September 29, 2020 | By JETechnology Staff
If you’ve ever flown anywhere via a commercial airline, you’re likely familiar with the boarding process. Additionally, if you’ve flown economy and haven’t paid extra for priority boarding, you’re probably also familiar with the cluster of passengers who wait around the gate to board the plane — despite whatever boarding schedule or routine the airline has put in place.
Even if you wait until the very end to join the queue, once you get on board the plane, you likely have to wait in the narrow aisles to make your way to your seat, moving past people and their luggage on the way.
Frequent flyers undoubtedly wonder if there are ways to board a plane that are safer, more efficient and less stressful — and there are. So, why haven’t airlines upgraded the way passengers board planes?
Why Are Plane Boarding Processes So Inefficient?
Over the years, boarding times have increased, which isn’t surprising since millions of people fly into and out of airports around the U.S. every day. However, the methods that airlines use to board passengers haven’t changed much.
There are likely several reasons for this, but cost could be one of them. It costs airlines money to change their operational practices, especially if it requires purchasing new equipment. Training employees on the new procedures would also factor into the expenses required.
Traditional Boarding Methods
When it comes to how airlines board passengers, it’s good to know that they still prioritize airplane boarding safety by letting passengers in wheelchairs or with infants board first. Beyond the priority boarding, though, it may seem like boarding the remaining passengers is just first-come, first-serve.
Here’s the logic behind the three most popular boarding methods airlines use.
1. WilMA Boarding
WilMA boarding is when passengers board the plane based on whether they’re sitting at the window seat, the middle seat or the aisle seat. This method claims to increase boarding efficiency since it means there are fewer people standing in the way while others try to get to their seats.
Still, even by boarding all passengers with windows seats, then all passengers in middle seats and finally passengers in aisle seats, there ends up being a bottleneck. People are attempting to find their seat, perhaps boarding ahead of their turn when they’re traveling with others or struggling to fit their luggage into the overhead compartment — and all of these end up holding up anyone behind them.
2. Random Boarding
While its name might suggest disorganization, there is some method to random boarding. In random boarding, passengers are assigned Zone A, Zone B or Zone C. Passengers are boarded according to their zones, with Zone A boarding first.
With this method, passengers essentially file on to the plane in large groups. They attempt to simultaneously find their seats and store their luggage while the aisles fill up behind them.
3. Block Boarding
Commonly known as boarding from the rear, block boarding — as its name suggests — calls passengers to board in blocks. The blocks are determined by seat numbers, with those seated at the back boarding first, then those in the middle and finally those in the front.

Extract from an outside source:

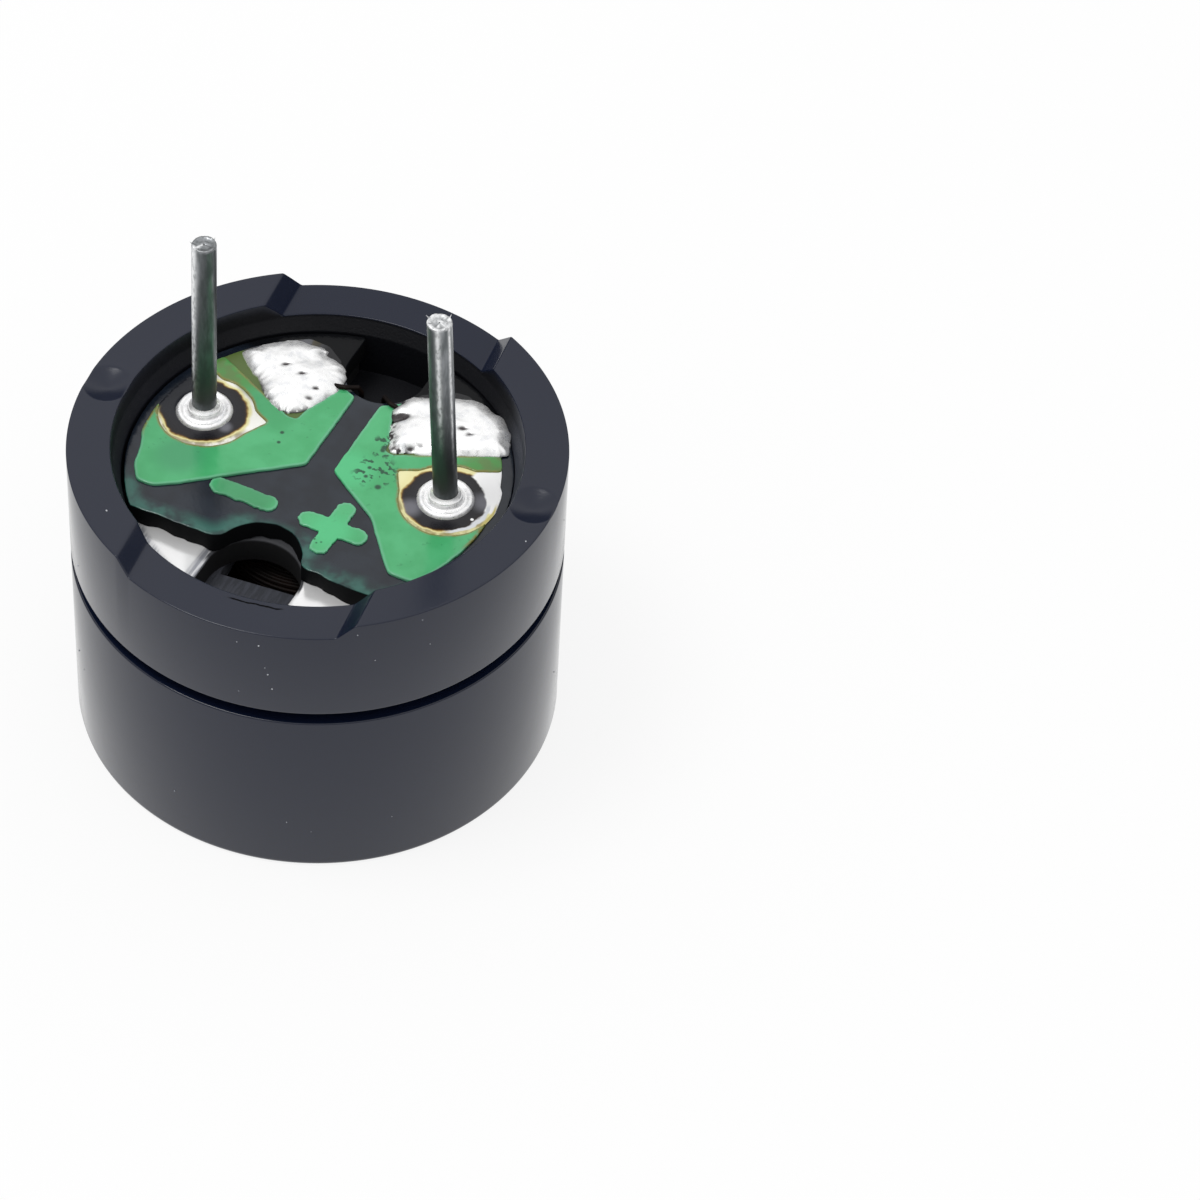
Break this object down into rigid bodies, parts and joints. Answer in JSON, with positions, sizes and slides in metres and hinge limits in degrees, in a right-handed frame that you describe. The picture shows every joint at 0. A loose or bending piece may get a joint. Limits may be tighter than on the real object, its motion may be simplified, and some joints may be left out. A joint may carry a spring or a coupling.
{
  "type": "passive buzzer",
  "caption": "Round black electromagnetic sounder with a sound hole in its cap and a recessed circuit board that carries a positive and a negative pin.",
  "frame": {"origin": "centre of the sound-hole face, where the part rests", "axes": "+Z along the pins, away from the sound hole; +X towards the positive pin; -Y towards the straight front edge of the circuit board"},
  "size_m": [0.012, 0.012, 0.0135],
  "materials": {
    "case": "moulded black ABS, glossy sides and finely textured face",
    "laminate": "dark solder mask over laminate, satin",
    "foil": "tinned copper foil, dull bright",
    "mask": "green solder mask, satin",
    "pin_tin": "tinned wire, drawn and bright",
    "solder": "bright solder",
    "nickel": "nickel-plated steel, polished",
    "iron": "bare soft iron, turned",
    "winding": "enamelled copper wire",
    "ferrite": "sintered ferrite, ground",
    "spring_steel": "thin rolled steel"
  },
  "bodies": {
    "root": {"cap": "case", "base_frame": "case", "circuit_board": "laminate", "negative_land": "foil", "positive_land": "foil", "negative_mask": "mask", "positive_mask": "mask", "minus_mark": "mask", "plus_mark": "mask", "negative_pin": "pin_tin", "positive_pin": "pin_tin", "negative_collar": "solder", "positive_collar": "solder", "negative_coil_joint": "solder", "positive_coil_joint": "solder", "yoke_plate": "nickel", "pole_core": "iron", "coil": "winding", "negative_lead": "winding", "positive_lead": "winding", "ring_magnet": "ferrite", "diaphragm": "spring_steel", "mass_disc": "iron"}
  },
  "joints": []
}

Priority boarding is still available to passengers in higher classes or economy passengers who paid more to board first and can board at any time. The bottleneck in the aisles does still happen with this method, but it remains isolated in one area of the plane — the section called to board.
Safer Boarding Methods
When it comes to how to board a plane, there are a couple of different methods that could help reduce boarding congestion.
1. Steffen Method
One method that could help to ease boarding congestion was invented 10 years ago by an American astrophysicist named Jason Steffen. Steffan created an algorithm that allows passengers to board safely and quickly while complying with airplane safety tips. Steffen’s method allows for priority boarding of those passengers in wheelchairs and those with small children. For the rest of the passengers, the Steffen Method calls for passengers in alternate window seats on one side of the plane to board first. After they’re seated, the same is done for passengers sitting in alternate window seats on the other side of the plane.
Once the alternate window seats are occupied, passengers in alternate middle seats on one side of the plane take their seats followed by the opposite side. Once these middle seats are occupied, passengers in alternate aisle seats on one side of the plane board. Then passengers in alternate aisle seats on the other side of the plane.
Once all these alternate seats are filled, the process begins anew to fill the remaining seats in the same order. For example, if rows 1, 3, 5, etc. were boarded in the first round, then rows 2, 4, 6, etc. will board next, starting with passengers in the window seats of these rows on one side of the plane and then the other.
The goal of the Steffen Method is to stagger the passengers who board so everyone can reach their seats with fewer obstacles, and potentially none at all.
2. Flying Carpet Method
Another efficient way to board passengers is the Flying Carpet Method, in which an actual carpet is marked with numbers to stand for the seats on the plane. In groups of 30 or 40, passengers stand over the mark that signifies their assigned seats and then board the plane in order of where they stood on the carpet. Once they’re on board, the next group of 30 or 40 passengers moves on to the carpet and does the same.
This method also staggers passengers and does it in a way that the person ahead won’t be in your way as you’re finding your seat. You also won’t be in the way of the person behind you with this method.